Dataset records
+---+

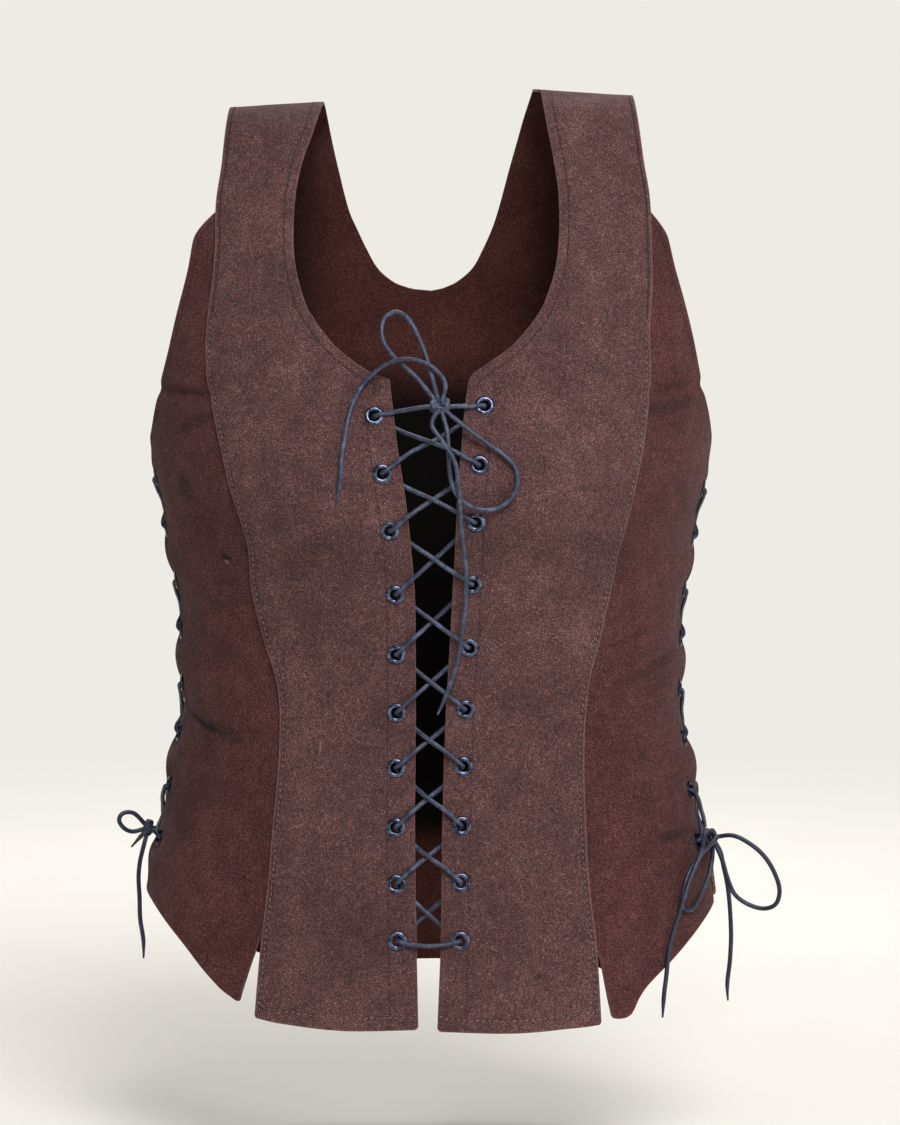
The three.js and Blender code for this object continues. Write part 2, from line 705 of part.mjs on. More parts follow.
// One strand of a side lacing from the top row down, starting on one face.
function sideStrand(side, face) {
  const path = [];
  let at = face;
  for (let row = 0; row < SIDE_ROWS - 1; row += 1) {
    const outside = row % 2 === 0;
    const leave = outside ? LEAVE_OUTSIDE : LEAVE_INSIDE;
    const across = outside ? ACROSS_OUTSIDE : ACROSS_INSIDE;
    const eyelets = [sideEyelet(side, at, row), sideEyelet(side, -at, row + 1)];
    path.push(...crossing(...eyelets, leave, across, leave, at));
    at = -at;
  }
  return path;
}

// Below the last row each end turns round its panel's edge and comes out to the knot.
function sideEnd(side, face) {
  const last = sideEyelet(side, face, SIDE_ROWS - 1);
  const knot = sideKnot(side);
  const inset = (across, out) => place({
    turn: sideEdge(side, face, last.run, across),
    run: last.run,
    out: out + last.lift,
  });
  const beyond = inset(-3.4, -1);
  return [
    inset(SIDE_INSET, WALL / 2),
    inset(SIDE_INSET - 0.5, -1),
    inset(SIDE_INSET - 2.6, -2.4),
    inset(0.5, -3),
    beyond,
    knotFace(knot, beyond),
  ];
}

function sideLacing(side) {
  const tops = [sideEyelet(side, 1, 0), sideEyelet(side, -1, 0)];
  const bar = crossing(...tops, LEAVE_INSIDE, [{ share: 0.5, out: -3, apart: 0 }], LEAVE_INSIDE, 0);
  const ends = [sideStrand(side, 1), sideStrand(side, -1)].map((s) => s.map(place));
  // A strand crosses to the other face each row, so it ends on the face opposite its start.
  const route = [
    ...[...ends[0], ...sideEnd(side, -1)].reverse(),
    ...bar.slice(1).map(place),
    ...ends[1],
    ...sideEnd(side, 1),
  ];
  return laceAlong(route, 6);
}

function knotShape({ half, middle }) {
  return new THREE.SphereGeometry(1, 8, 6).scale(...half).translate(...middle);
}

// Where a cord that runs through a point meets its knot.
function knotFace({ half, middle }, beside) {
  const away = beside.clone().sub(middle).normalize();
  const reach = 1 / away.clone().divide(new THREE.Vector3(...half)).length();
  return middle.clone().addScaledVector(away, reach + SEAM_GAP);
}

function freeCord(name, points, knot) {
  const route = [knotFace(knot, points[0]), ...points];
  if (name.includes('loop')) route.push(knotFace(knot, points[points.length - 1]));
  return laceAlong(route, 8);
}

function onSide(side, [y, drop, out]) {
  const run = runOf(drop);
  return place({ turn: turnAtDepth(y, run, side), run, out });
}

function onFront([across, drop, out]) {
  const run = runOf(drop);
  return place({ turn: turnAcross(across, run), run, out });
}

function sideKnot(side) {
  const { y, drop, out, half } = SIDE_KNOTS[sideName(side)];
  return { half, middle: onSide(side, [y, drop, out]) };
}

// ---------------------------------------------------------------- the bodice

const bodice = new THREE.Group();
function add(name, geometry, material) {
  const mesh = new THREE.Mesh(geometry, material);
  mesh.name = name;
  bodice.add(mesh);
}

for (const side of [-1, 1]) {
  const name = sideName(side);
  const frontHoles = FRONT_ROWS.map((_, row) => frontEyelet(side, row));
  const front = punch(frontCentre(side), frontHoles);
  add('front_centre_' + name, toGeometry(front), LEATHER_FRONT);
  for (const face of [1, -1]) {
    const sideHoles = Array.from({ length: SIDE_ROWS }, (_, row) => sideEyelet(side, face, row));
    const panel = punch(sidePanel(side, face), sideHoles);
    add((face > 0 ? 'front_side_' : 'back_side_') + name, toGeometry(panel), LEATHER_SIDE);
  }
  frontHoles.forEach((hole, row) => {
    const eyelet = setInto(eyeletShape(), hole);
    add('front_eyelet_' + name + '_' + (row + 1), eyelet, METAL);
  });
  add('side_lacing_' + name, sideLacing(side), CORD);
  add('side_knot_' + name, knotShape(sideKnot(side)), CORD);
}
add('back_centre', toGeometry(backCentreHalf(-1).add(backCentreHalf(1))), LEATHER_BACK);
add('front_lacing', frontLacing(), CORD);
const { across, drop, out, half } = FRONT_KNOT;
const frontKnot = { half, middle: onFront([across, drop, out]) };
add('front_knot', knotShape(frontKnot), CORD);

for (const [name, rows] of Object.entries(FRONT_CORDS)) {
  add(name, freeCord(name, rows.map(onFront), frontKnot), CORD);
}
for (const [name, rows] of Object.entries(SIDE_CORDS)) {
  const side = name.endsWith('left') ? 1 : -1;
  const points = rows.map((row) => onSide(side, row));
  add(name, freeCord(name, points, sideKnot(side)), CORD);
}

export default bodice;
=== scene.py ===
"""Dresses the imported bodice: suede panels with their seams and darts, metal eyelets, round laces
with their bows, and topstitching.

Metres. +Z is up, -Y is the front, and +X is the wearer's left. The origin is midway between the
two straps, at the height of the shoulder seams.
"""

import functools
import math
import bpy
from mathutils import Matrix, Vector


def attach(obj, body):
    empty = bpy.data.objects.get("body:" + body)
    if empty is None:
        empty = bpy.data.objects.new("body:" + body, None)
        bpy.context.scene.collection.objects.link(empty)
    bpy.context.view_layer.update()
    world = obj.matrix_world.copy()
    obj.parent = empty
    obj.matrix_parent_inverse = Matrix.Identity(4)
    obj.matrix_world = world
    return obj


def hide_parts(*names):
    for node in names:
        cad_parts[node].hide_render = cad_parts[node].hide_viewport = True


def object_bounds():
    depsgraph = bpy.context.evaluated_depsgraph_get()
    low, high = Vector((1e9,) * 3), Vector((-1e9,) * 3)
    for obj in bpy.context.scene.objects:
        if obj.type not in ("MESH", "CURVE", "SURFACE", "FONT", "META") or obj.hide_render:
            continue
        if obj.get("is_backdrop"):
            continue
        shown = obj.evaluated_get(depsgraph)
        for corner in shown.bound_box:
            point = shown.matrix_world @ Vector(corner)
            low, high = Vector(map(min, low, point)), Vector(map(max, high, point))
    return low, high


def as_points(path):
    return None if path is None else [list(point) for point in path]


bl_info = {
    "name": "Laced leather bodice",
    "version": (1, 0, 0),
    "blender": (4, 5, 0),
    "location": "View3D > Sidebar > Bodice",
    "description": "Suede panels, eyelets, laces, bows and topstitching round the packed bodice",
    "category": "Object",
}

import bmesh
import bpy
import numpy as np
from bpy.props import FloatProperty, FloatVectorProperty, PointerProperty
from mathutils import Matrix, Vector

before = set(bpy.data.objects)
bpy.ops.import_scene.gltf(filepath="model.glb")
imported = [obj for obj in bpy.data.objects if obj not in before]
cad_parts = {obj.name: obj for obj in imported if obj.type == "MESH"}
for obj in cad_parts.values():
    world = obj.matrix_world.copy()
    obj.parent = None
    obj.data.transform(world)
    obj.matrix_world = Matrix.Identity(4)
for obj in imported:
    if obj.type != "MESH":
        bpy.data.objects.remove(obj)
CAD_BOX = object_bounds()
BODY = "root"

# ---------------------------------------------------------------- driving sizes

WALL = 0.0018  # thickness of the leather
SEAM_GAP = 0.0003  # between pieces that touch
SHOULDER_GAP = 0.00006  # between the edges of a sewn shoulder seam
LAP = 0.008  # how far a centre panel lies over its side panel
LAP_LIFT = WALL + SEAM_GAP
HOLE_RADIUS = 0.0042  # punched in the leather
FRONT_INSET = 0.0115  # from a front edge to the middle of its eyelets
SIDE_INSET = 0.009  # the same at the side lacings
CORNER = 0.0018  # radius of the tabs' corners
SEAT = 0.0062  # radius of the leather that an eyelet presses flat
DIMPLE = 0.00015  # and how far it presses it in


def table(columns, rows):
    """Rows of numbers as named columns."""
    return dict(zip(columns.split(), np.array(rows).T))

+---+

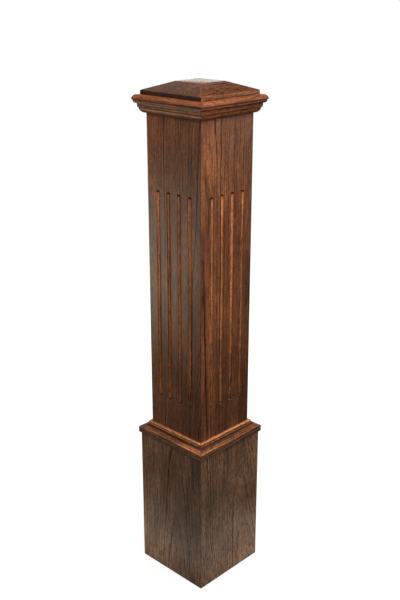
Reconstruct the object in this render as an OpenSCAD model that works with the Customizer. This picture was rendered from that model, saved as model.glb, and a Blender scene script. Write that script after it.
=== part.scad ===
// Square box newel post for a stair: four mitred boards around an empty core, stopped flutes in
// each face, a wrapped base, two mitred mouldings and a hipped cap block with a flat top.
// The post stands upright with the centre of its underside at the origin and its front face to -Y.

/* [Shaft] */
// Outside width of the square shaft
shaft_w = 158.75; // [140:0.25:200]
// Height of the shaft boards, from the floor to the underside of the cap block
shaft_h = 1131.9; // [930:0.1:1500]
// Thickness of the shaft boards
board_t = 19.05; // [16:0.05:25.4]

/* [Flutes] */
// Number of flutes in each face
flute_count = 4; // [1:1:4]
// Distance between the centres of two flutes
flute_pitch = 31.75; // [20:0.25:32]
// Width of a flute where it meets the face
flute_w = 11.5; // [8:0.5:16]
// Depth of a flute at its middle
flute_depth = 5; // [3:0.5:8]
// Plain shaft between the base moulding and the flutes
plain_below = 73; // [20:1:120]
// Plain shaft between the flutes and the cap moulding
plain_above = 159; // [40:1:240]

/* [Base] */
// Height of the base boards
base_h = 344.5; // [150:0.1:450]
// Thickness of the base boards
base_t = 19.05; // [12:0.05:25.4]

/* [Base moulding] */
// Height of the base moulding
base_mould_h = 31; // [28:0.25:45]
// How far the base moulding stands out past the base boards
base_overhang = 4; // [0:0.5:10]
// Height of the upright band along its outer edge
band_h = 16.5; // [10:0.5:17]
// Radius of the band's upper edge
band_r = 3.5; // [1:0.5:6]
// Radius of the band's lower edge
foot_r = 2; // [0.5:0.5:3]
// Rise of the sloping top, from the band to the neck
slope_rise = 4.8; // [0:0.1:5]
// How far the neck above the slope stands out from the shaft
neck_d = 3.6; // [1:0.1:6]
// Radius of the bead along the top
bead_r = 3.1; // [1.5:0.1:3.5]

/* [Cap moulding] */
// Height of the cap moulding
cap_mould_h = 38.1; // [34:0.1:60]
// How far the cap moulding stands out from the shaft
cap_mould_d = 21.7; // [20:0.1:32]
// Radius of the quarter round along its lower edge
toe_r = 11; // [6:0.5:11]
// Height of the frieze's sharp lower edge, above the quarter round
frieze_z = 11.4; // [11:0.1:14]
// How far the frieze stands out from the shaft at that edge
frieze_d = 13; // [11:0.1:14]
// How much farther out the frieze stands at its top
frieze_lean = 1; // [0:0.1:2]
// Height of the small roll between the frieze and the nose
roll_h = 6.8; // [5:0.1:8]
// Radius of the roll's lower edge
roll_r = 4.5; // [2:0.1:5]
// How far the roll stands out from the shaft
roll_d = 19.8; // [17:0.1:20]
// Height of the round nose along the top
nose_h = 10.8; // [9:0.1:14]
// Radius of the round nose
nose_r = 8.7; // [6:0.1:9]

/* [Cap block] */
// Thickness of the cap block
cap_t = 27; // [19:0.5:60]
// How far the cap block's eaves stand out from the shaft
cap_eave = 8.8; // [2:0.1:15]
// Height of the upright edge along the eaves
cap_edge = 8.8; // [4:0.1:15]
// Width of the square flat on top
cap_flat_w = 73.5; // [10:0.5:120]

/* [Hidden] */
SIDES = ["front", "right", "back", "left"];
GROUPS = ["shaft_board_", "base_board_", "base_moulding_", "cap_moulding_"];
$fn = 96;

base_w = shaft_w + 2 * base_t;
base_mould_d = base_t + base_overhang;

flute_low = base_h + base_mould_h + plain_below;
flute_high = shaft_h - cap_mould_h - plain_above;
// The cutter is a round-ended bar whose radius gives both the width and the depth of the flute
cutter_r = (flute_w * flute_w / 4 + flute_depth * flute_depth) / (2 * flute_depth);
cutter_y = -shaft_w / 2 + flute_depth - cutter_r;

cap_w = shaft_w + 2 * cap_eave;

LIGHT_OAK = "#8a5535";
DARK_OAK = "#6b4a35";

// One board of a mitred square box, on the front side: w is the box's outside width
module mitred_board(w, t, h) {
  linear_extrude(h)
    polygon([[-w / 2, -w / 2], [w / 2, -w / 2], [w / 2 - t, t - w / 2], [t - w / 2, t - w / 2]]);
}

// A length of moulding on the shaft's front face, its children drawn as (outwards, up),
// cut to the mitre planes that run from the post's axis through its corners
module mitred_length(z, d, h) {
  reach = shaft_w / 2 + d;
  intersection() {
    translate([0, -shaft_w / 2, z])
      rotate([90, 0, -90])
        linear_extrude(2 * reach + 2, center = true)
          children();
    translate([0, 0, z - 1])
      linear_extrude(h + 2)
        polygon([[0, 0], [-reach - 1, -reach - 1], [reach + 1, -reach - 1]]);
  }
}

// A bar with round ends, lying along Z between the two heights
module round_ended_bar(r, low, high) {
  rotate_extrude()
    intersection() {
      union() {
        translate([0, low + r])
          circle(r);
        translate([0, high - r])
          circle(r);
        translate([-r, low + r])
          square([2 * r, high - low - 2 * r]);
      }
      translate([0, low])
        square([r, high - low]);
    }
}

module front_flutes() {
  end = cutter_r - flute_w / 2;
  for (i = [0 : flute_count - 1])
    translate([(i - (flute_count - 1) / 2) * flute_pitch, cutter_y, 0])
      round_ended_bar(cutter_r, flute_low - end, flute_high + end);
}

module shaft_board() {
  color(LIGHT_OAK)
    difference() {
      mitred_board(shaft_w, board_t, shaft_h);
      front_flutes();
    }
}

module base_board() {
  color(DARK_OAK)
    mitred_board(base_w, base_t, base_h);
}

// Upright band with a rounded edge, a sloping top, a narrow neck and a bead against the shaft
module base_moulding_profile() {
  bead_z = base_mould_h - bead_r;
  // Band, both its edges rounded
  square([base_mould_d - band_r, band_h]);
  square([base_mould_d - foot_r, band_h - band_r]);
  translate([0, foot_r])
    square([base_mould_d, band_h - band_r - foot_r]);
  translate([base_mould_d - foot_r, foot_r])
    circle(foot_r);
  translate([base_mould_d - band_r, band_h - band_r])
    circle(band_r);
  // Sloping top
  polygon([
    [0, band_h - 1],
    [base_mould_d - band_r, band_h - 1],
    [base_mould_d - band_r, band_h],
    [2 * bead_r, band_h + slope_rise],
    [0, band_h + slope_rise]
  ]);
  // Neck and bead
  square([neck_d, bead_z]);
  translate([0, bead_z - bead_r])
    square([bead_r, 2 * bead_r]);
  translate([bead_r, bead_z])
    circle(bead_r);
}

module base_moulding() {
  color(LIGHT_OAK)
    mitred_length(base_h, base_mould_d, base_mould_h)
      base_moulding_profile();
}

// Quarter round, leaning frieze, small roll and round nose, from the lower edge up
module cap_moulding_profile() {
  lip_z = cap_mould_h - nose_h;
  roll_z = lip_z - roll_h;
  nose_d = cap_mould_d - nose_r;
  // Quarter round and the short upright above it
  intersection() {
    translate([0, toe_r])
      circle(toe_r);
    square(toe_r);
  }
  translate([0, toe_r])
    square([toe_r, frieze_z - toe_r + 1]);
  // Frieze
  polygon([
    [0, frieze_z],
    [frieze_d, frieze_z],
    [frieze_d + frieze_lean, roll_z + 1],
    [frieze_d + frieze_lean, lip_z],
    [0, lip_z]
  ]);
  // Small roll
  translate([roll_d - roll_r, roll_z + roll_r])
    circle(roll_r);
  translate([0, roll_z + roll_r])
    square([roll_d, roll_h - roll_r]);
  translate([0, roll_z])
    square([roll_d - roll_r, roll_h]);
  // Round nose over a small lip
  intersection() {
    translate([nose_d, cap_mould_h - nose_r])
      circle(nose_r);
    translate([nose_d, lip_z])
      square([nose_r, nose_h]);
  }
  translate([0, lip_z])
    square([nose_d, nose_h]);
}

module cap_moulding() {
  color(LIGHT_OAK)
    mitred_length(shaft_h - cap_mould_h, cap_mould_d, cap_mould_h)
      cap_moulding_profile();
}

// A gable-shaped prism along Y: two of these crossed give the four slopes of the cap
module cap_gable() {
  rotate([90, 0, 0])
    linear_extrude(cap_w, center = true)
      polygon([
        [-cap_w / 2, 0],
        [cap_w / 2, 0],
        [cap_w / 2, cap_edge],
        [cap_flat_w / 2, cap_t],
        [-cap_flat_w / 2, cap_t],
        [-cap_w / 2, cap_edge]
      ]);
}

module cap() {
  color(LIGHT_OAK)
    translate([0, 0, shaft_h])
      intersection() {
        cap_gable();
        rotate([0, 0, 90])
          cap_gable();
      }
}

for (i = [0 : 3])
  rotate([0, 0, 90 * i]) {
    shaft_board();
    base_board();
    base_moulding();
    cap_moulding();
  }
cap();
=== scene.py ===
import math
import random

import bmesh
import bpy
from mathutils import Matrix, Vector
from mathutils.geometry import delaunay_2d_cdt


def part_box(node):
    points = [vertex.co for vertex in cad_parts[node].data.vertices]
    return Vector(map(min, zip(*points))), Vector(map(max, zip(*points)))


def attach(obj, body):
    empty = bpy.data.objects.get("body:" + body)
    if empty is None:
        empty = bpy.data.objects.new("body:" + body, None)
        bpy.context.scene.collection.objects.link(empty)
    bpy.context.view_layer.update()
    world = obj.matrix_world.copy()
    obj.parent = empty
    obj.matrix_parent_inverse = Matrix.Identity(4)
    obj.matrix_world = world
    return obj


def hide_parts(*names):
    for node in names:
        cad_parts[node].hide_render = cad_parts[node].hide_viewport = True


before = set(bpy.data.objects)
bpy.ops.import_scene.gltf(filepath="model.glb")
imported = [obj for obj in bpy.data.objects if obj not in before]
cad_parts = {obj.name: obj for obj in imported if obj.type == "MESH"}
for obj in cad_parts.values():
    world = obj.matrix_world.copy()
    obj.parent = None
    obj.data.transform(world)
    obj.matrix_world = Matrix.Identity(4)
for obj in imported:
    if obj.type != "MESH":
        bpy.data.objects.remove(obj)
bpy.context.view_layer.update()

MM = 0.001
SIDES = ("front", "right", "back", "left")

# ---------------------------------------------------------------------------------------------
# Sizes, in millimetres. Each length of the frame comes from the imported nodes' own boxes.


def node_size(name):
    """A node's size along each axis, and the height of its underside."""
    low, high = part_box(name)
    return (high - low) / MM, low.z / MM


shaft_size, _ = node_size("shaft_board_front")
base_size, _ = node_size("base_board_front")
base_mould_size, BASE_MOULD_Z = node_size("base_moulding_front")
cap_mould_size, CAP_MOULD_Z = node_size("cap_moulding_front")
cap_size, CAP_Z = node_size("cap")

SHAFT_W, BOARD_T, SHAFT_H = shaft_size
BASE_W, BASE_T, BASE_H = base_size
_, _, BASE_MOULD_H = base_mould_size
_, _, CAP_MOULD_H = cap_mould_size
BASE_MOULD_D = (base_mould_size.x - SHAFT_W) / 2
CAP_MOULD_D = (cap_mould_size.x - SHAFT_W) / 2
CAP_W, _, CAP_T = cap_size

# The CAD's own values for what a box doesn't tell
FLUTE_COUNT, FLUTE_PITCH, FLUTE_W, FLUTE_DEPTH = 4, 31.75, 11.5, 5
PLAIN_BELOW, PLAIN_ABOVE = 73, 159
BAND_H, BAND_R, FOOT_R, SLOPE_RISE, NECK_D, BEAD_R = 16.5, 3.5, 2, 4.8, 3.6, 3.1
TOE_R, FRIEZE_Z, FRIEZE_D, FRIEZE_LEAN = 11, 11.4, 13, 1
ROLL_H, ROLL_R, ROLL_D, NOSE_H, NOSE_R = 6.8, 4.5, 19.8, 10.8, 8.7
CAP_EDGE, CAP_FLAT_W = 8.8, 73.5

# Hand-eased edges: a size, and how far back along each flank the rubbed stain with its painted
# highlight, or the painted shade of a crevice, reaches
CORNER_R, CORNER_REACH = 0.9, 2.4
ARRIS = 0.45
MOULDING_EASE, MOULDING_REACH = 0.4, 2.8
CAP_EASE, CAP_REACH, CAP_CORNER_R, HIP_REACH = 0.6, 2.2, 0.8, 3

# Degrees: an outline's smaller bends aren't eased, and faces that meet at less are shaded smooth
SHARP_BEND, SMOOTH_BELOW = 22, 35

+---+

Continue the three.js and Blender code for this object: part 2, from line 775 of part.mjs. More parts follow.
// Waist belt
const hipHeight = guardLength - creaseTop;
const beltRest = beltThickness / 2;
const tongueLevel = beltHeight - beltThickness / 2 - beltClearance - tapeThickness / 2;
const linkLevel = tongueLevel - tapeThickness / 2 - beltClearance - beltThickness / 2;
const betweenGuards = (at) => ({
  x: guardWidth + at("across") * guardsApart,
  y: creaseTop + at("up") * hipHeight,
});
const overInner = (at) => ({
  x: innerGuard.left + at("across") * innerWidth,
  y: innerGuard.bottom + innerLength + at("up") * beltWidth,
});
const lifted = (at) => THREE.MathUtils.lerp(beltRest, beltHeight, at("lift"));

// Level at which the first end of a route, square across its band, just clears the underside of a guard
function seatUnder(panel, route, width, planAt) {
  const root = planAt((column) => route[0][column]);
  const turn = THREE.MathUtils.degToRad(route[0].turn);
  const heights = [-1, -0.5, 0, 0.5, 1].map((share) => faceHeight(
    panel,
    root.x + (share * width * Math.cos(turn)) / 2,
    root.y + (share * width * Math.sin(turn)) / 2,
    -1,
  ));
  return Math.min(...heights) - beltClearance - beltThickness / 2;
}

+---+

# TASK PROMPT
Return verbatim the lines that run from the line containing "Reconstruct the object" through the line containing "board_t = 19.05; // [16:0.05:25.4]", inclusive.

# WRITTEN RESPONSE
Reconstruct the object in this render as an OpenSCAD model that works with the Customizer. This picture was rendered from that model, saved as model.glb, and a Blender scene script. Write that script after it.
=== part.scad ===
// Square box newel post for a stair: four mitred boards around an empty core, stopped flutes in
// each face, a wrapped base, two mitred mouldings and a hipped cap block with a flat top.
// The post stands upright with the centre of its underside at the origin and its front face to -Y.

/* [Shaft] */
// Outside width of the square shaft
shaft_w = 158.75; // [140:0.25:200]
// Height of the shaft boards, from the floor to the underside of the cap block
shaft_h = 1131.9; // [930:0.1:1500]
// Thickness of the shaft boards
board_t = 19.05; // [16:0.05:25.4]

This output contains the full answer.